Municipalities are exempt from the permit process, so cities' large displays are in the clear. But many displays may not go on this year, if those responsible for hosting them were caught unaware.
In Fairfield, Iowa, a 40-year tradition will end this Fourth of July when the sky above Fairfield Golf and Country Club stays dark.
"Every other year it was a simple process," said Pat Kessel, president of the country club's board. "We buy fireworks, get a shooter and have a display."
Told they would have to hustle through the permit process because they were late in applying, Kessel said they decided it just wasn't worth the hassle.
"Who wants to get fingerprinted to do that?" Kessel said. "I've been fingerprinted before. You go to the law center, have to buzz in and go to a back room just like a criminal. It's cold and military-like back there; it's not something I can see anybody wanting to do."
At this point, latecomers will find it increasingly difficult to get a permit before the holiday, said Larry Scott, a spokesman in the Kansas City ATF office.
"People who just do it once or twice a year are getting to where they're showing up at fireworks wholesalers and being told they need a permit," Scott said.
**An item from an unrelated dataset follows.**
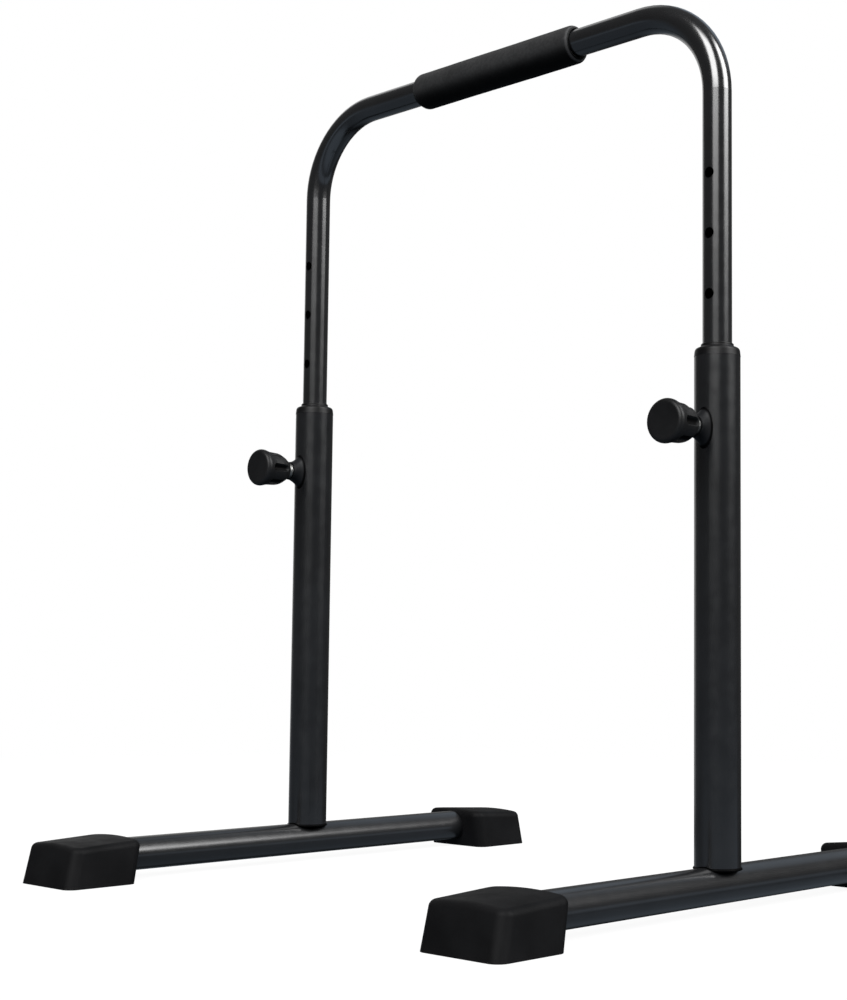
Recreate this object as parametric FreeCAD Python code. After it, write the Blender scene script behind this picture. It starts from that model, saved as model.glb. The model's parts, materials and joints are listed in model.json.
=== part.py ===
"""Kip bar: an inverted U bar that telescopes into two free-standing legs.

Millimetres, +Z up. The origin is on the floor, midway between the two legs and
midway along the feet. +X points to the right leg, -Y is the front, where the
pull pins are.
"""
import FreeCAD, Part
import math
import os

V = FreeCAD.Vector
X_AXIS = V(1, 0, 0)
Y_AXIS = V(0, 1, 0)
Z_AXIS = V(0, 0, 1)

# Overall layout
LEG_X = 331.0              # each leg's centre plane, from the middle
POST_Y = 10.0              # the posts stand a little behind the middle of the feet
BAR_AXIS_Z = 993.5         # height of the top bar's axis at its highest setting
BEND_RADIUS = 105.0        # centreline radius of the two bends
PIN_AXIS_Z = 514.0         # height of both pull pins
TOP_HOLE_Z = 794.8         # uppermost height hole, at the bar's highest setting
HOLE_PITCH = 66.8          # spacing of the height holes above the pinned one
UPPER_HOLES = 4
CURVED_GAP = 0.3           # between curved faces that slide past each other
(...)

Some won't get one at all.
"I've got people who applied in the middle of March and they are yet to hear from the ATF," said Dick Hardy, general manager of the Kansas City-based fireworks company Aerial FX.
Scott said ATF agents are scrambling to get eligible applicants approved in time. Applications are sent to Dallas, then forward to Atlanta for background checks. After that, field agents talk to each applicant.
"We understand as far as the fireworks aspect that this is the first time (for the new rules)," Scott said. "We're trying to get permits out, as long as they're coming in. We can't guarantee anything, but we're still trying."
The rules don't apply to the smaller types of fireworks sold at roadside stands; exempted cities typically hire pyrotechnic professionals who are trained in shooting off the massive, coordinated displays seen around the nation.
Caught in the middle are the medium-sized, aerial display fireworks used in smaller communities, where volunteers or civic groups raise funds to hold the events.
"What we're running into, a guy spends $1,500 for a picnic for the Fourth of July," said Mike Dalton, of Fireworks Spectacular in Crestline, Kan. "Now, if he hasn't heard about this and comes into buy fireworks, I have to tell him he needs a permit."
Danny Ruth, a deputy with the Clay County, Mo., sheriff's office, hadn't given up hope - he was at ATF office in Kansas City last week applying for his permit.
Ruth said he has been putting on a private fireworks display for the past eight years, bringing together family members and friends. He said the company where he buys his fireworks - 25 of the 3-inch shells cost about $150, he said - sent a letter informing customers of the new rules.
Though he has been rushing to get his application filed, he said there's no guarantee he'll be approved in time.
"If it's not, we'll just buy the local fireworks and go from there," he said.